How Space Reactor-1 Freedom Is Expected to Work
Space Reactor-1 Freedom is designed around nuclear electric propulsion rather than nuclear thermal propulsion. Though both use reactor technology, they function differently.
In this concept, a reactor uses controlled fission reactions to generate heat. That heat is converted into electricity, which powers advanced electric thrusters. These thrusters ionize propellant gas into charged particles and accelerate them at extremely high velocity. The resulting thrust is gentle compared with launch rockets, but incredibly efficient over long durations.
The practical effect is similar to choosing endurance over brute force. A chemical rocket is a drag racer. A nuclear electric spacecraft is a long-distance marathon machine that keeps accelerating long after chemical stages have burned out.
NASA reportedly plans to integrate existing electric propulsion hardware derived from earlier space station infrastructure concepts with a reactor developed alongside the Department of Energy. Reusing mature components may reduce development time and cost, though integrating them into one flight-ready vehicle remains a formidable engineering challenge.
The Skyfall Mars Helicopter Mission
The first payload linked to SR-1 Freedom is the Skyfall mission, a Mars exploration program involving three remotely operated helicopters.
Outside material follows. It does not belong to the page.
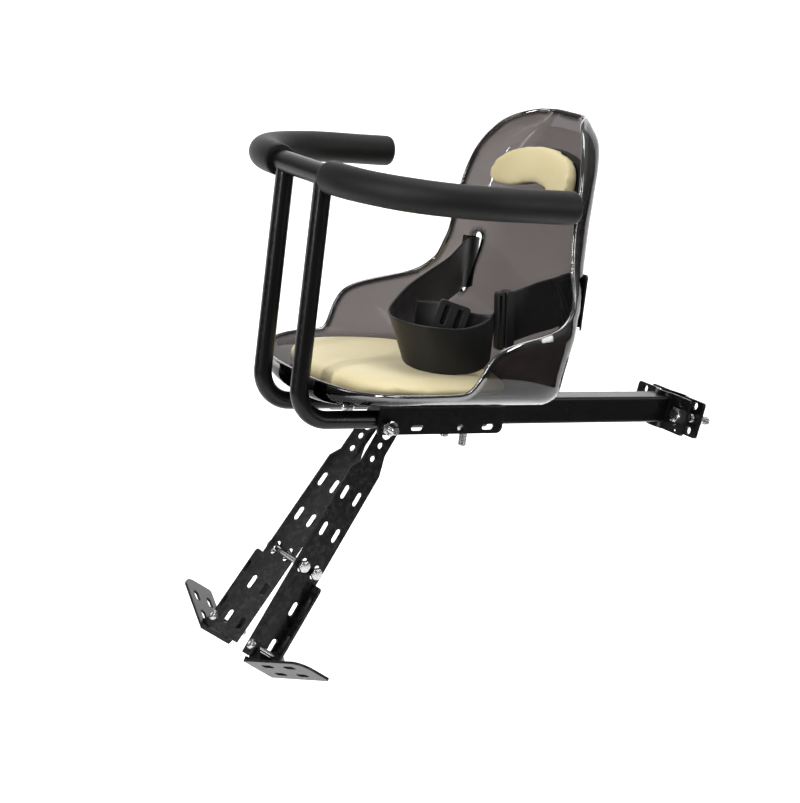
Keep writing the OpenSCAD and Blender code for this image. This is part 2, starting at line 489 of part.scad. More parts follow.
module hinge_screw_body() hinge_frame() translate([-leg_hw - 0.1, 0, 0]) rotate([0, 90, 0]) {
  translate([0, 0, -3.2]) cylinder(r1 = 3.6, r2 = 5, h = 3.2, $fn = 32);
  translate([0, 0, -0.01]) cylinder(r = 2.5, h = 2 * leg_hw + 7, $fn = 32);
}
module left_hinge_screw() color(zinc) mirror([0, 1, 0]) hinge_screw_body();
module right_hinge_screw() color(zinc) hinge_screw_body();
module hinge_nuts() color(zinc) for (m = [0, 1]) mirror([0, m, 0]) hinge_frame() translate([leg_hw + 0.1, 0, 0]) rotate([0, 90, 0]) nut(2.5, 8, 4);

beam();
beam_end_plug();
clamp_rear_half();
clamp_bolts();
clamp_nuts();
pivot_bolt();
pivot_spacers();
pivot_nut();
seat_bracket();
lock_bolts();
lock_washers();
lock_nuts();
handrail_bolts();
handrail_nuts();
handrail();
left_foam_grip();
right_foam_grip();
seat_shell();
seat_screws();
seat_screw_washers();
seat_screw_nuts();
seat_cushion();
head_cushion();
head_cushion_base();
right_belt_strap();
left_belt_strap();
belt_tail();
buckle_socket();
buckle_tongue();
belt_slider();
left_leg();
right_leg();
leg_bolts();
leg_nuts();
left_footrest();
right_footrest();
left_hinge_screw();
right_hinge_screw();
hinge_nuts();
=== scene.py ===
"""Looks for a front-mounted child bicycle seat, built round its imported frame."""
import json
import math

import bmesh
import bpy
import numpy as np
import mathutils.kdtree
from mathutils import Matrix, Vector


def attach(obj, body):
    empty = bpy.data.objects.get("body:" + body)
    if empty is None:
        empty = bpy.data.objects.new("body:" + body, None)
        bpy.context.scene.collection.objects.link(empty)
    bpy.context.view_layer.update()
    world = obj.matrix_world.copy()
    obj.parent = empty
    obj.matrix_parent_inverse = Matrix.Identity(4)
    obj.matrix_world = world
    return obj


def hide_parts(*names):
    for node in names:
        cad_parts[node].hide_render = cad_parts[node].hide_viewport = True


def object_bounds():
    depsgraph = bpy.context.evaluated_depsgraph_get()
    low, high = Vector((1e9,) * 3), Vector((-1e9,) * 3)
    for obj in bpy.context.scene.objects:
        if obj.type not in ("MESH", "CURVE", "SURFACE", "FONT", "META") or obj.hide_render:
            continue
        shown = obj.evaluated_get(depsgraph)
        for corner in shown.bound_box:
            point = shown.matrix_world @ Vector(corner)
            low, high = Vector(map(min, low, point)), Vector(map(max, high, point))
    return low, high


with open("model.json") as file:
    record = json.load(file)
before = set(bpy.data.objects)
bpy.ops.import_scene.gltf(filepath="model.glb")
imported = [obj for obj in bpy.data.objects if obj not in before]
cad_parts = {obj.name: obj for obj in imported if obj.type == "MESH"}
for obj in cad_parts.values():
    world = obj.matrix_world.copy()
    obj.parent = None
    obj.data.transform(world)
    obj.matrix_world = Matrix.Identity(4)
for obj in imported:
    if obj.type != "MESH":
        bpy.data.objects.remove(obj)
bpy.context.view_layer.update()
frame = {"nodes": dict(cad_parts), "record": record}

nodes = frame["nodes"]
scene = bpy.context.scene
MM = 0.001

# ------------------------------------------------------------------ camera
PSI, ELEV, ROLL = math.radians(32.0), math.radians(12.485), math.radians(7.218)
view_d = Vector((math.sin(PSI) * math.cos(ELEV), math.cos(PSI) * math.cos(ELEV), -math.sin(ELEV)))
right = Vector((math.cos(PSI), -math.sin(PSI), 0))
up = right.cross(view_d)
cam_x = math.cos(ROLL) * right + math.sin(ROLL) * up
cam_y = -math.sin(ROLL) * right + math.cos(ROLL) * up
cam_data = bpy.data.cameras.new("camera")
cam_data.sensor_fit = "HORIZONTAL"
cam_data.sensor_width = 36.0
cam_data.lens = 99.14
cam_data.clip_start, cam_data.clip_end = 0.05, 100
cam = bpy.data.objects.new("camera", cam_data)
scene.collection.objects.link(cam)
rot = Matrix((cam_x, cam_y, -view_d)).transposed()
cam.matrix_world = Matrix.Translation(Vector((-1.32798, -1.63670, 0.43426))) @ rot.to_4x4()
scene.camera = cam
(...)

Developed through collaboration with aerospace partners and NASA’s Jet Propulsion Laboratory, the concept builds on the success of rotorcraft operations on Mars.
After the historic proof provided by earlier Martian helicopter demonstrations, engineers now see aerial vehicles as powerful tools for scouting terrain, inspecting cliffs, entering craters, and supporting future surface missions. A fleet of helicopters could cover far more ground than a rover alone.
If Space Reactor-1 Freedom successfully delivers this payload, the transportation system may become as important as the science mission itself. Historically, new transportation technologies often create bigger long-term impacts than their first cargoes. Railroads changed continents. Container ships changed trade. Reliable nuclear spacecraft could similarly change the economics of deep space logistics.
Why Solar Power Alone Is No Longer Enough
Solar panels have served NASA exceptionally well, but sunlight weakens rapidly with distance from the Sun. Missions operating near Earth or Mars can still use large solar arrays, yet farther destinations face severe energy limitations.
That creates a scaling problem. More power requires larger panels. Larger panels add mass, fragility, and deployment complexity. Dust accumulation, shadowing, and mechanical failures introduce further risks.
A nuclear reactor bypasses those constraints by generating dependable power regardless of distance, orientation, or season. For spacecraft operating in deep space, around shadowed lunar regions, or during long-duration cargo missions, continuous onboard power can be mission-enabling rather than merely convenient.
This is one reason nuclear systems are increasingly viewed as essential for sustainable exploration rather than optional upgrades.
The Challenges NASA Must Overcome
Bold concepts do not erase hard realities. Building a nuclear spacecraft involves technical, political, and safety hurdles unlike ordinary missions.
Reactor shielding must protect onboard systems. Launch protocols must account for contingencies. Thermal management in vacuum is complex because heat cannot dissipate through air. Integration timelines are notoriously optimistic in aerospace, and combining multiple advanced subsystems often creates delays.
Critics have also questioned whether Mars is the ideal first destination for such a demonstration. Since Mars is comparatively close, some analysts argue that nuclear propulsion’s full value would be better proven on missions to the asteroid belt or outer planets. Others counter that Mars offers visibility, urgency, and strategic relevance.
Budget uncertainty remains another variable. Large propulsion programs can span administrations, making continuity difficult. Space history is filled with excellent hardware that never flew because priorities changed before launch.
Beyond Mars: The Real Future of Nuclear Spaceflight
Even if the first mission functions mainly as a technology demonstrator, the long-term implications are enormous. Nuclear propulsion could support:
- Permanent lunar bases needing cargo resupply
- Rapid-response asteroid interception missions
- Human journeys to Mars with shorter transit times
- Scientific probes to Jupiter, Saturn, and icy moons
- Deep-space freight networks supporting commercial industry
Once transportation improves, entirely new mission architectures become possible. Habitats can be larger. Cargo can be heavier. Schedules can be faster. Risk can be reduced through redundancy and flexibility.
In many ways, propulsion determines civilization’s frontier. Sail power opened oceans. Steam opened continents. Jet engines shrank the planet. Nuclear propulsion may do the same for the solar system.
NASA’s Next Leap Could Change Everything
Space Reactor-1 Freedom represents more than another spacecraft. It symbolizes a shift in thinking about what space travel must become if humanity intends to move beyond brief visits and symbolic milestones.
Mars remains difficult, expensive, and dangerous. But those barriers are often transportation problems disguised as exploration problems. Solve propulsion, and many other challenges become manageable.
NASA’s planned nuclear-powered mission may face skepticism, schedule pressure, and engineering risk. That is normal for transformative programs. The same doubts surrounded reusable rockets, lunar landings, and robotic Mars landers before they succeeded.
If Space Reactor-1 Freedom launches and performs as intended, future generations may look back on it as the moment interplanetary travel stopped being experimental—and started becoming practical.